Brent Simmons asked whether RSS feeds should allow relative hyperlink in embedded HTML and if so what should an aggregator like his NetNewsWire do? The general consensus was that hyperlinks should be absolute, but there where those who disagreed and felt like browsers, the aggregators should resolve relative URLs. The lack of documentation leaves the question open to interpretation. (For the record I believe hyperlinks should be absolute. Its easier for the publisher to resolve and RSS feeds often exist in different location then the HTML that is embedded.) The fact that this question needs to be asked seems silly to me.
Sam Ruby points out that "a number of things which are quite legal RSS, but are less than neighborly." He is calling for the community to discuss best practices that he and Mark Pilgrim will then implement as warnings in their RSS Vaildator service. I completely agree and back this as the next logical step.
The purpose of the XSS profile I drafted was to add additional constraints to the existing RSS 2.0 format that makes feeds more predictable and more "neighborly." The XSS profile draft attempts to balance ease of use and authoring with ease of consumption by applications while maintaining the richness necessary to be extended and adaptable. I resubmit XSS for the community's consideration in the discussion Sam has proposed.
Being valid RSS (or XSS for that matter) does not guarantee that a feed's content is well-formed enough to be useful to an end user. Here are some additional editorial recommendations to making feeds more useful and well-formed:
Use CDATA for embedding HTML in description tags. I can't advocate this enough. This is perhaps the most important recommendation I can make because it goes a long way to avoiding malformed XML/RSS files with almost no fuss. The method of entity-encoded HTML, also known as double entity-encoding, while quite common and not going away anytime soon you should consider avoiding it and saving yourself and others some headaches. Besides being a nonstandard practice within the XML specification, this method requires more processing cycles, adds to the file size unnecessarily. It’s also prone to occasional error.
Minimize the use of HTML in descriptions. John Postel's maxim on robust protocols says "be conservative in what you do..." and its in this same spirit that I make this recommendation. None of the RSS specification actually limit what you can embed in a description tag. While feed consumers should be prepared to strip out unwanted formatting, it's simply good manners as a content publisher to help avoid issues that could break their aggregator or layout.
Include a descriptive title for each item.

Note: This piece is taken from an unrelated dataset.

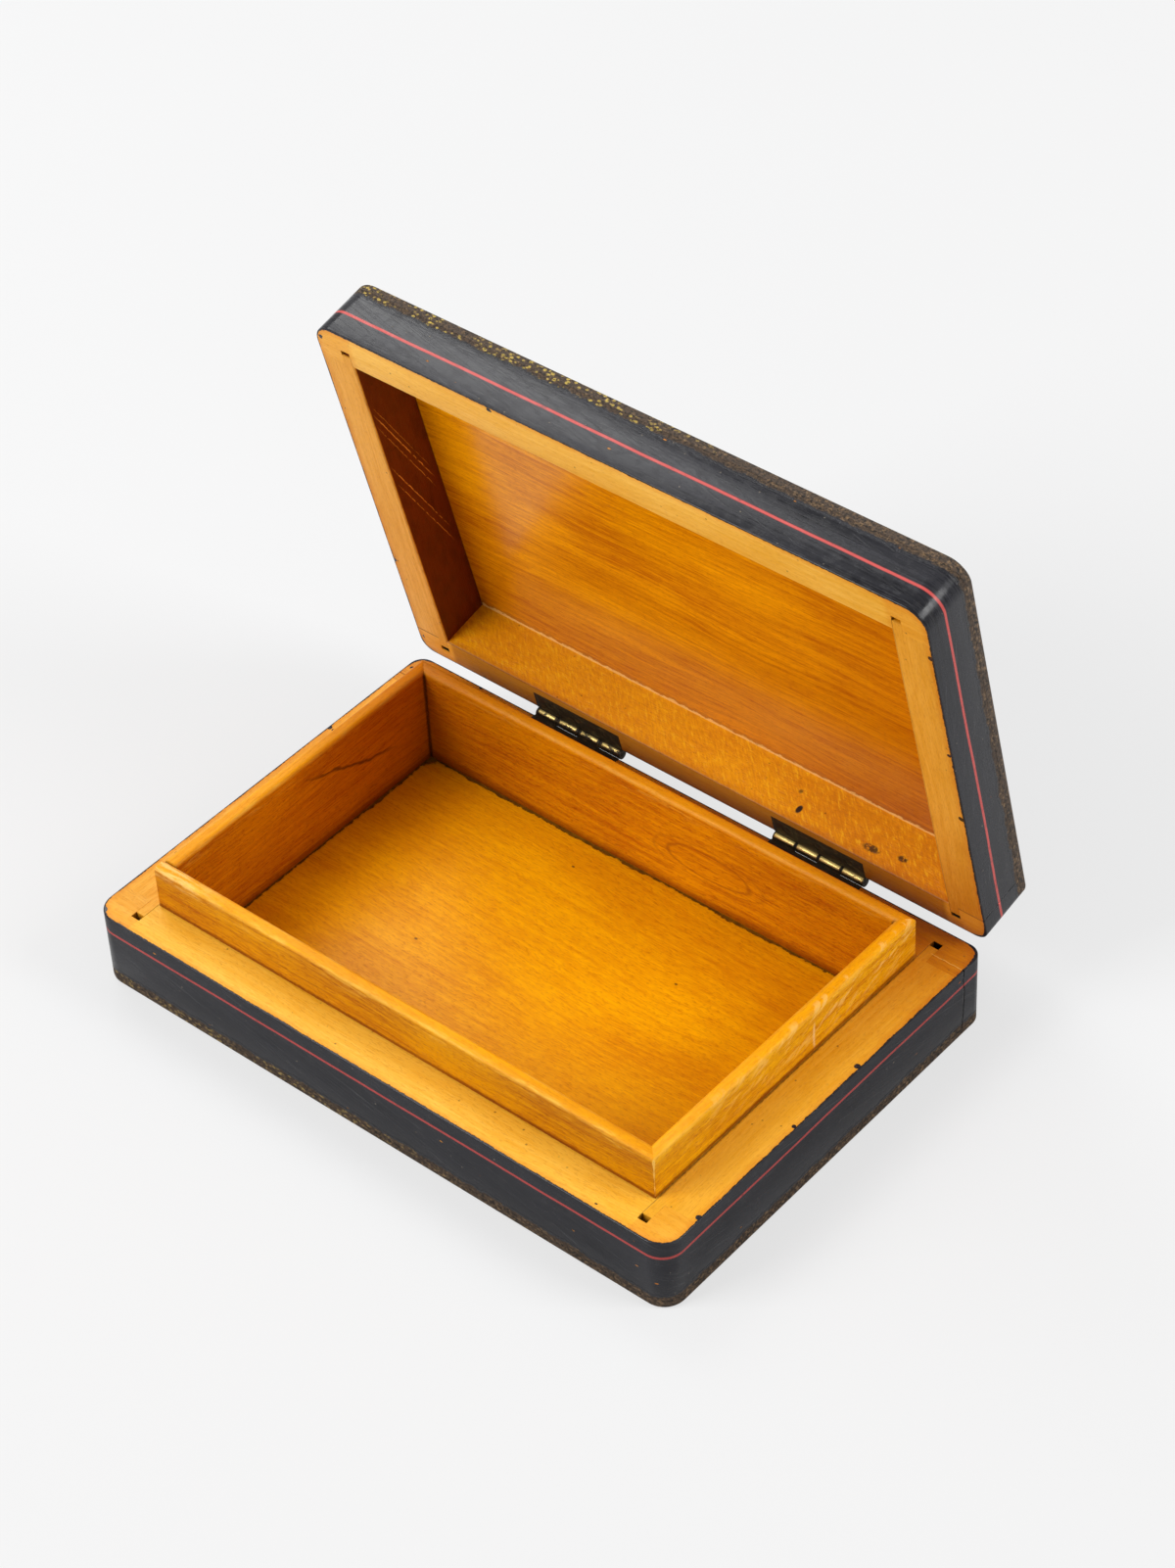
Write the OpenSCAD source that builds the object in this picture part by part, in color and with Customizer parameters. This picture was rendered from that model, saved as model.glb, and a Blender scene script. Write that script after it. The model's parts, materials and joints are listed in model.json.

Examine any collection of written thought, such as a magazine, newspaper or book, and you will note how information is organized in layers that can be easily scanned and processed by a reader. A good title, subtitle or summary (referred to as heads, desks and leads in media parlance) will not say anything that that isn't contained in the main body of the piece. Without scannability content consumption simply becomes too laborious and time intensive that most of us would hardly bother reading a thing. Try removing titles from any magazine or newspaper and you'll come to appreciate what I'm referring to. Besides being good for scannability, descriptive tiles are good for accessibility. Despite these time-tested best practices, many feeds fail to include titles let alone informative ones. Some webloggers claim its too time consuming and difficult to create a title for the numerous and short posts that they make daily. While I appreciate their standpoint a title, such as the site or collection name with a timestamp ("tima thinking outloud: September 1, 2002 20:13 -4:00") is more helpful and perhaps appropriate. The end user does not have to guess at a title usually by taking some number of characters or words from the beginning of description. ("Today I saw something that..." )
Avoid embedding HTML in the title. The channel and item titles in RSS, like its counterpart in HTML, are considered metadata and thereby is not expected to have display elements such as HTML tags. Embedding markup, even encoded with CDATA, could break an end user's application with your feed. Keep HTML in the description only – if at all.
Consider writing a meaningful and concise summary for the description. Like including a descriptive title, including a meaningful and descriptive summary improves the scannability, and thereby the utility, of your feeds. It helps readers determine if they want to continue reading and communicate the main point of the content for readers lacking time.
If you insist on including the full content of items in a feed, offer end users a choice. This can be a bit of a controversial issue as some users prefer include the full content of an item in the feed so they can read the content in their aggregator. Others prefer concise excerpts that can be quickly scanned or consumed over low bandwidth connections. These viewpoints are neither right nor wrong. It is the content publisher's decision based on the use of their content and needs of their intended audience. However publishers would be wise to offer end users a choice. Since most feeds are generated by a tool this is not difficult to provide. Also consider that end users may only be interested in a particular topic or resource. RSS is highly versatile and can be used to create feeds on a specific topic or resource like a calendar of events, mailing list archive, recent comments, or document repository.
Include contact information in your feed. With vague documentation and varying interpretations of RSS implementations issues will happen. Publishing an email contact responsible for the generation and management of the feed opens the lines of communication in rectifying these issues and collecting feedback.
I look forward to the feedback and insights that these community discussions with certainly produce.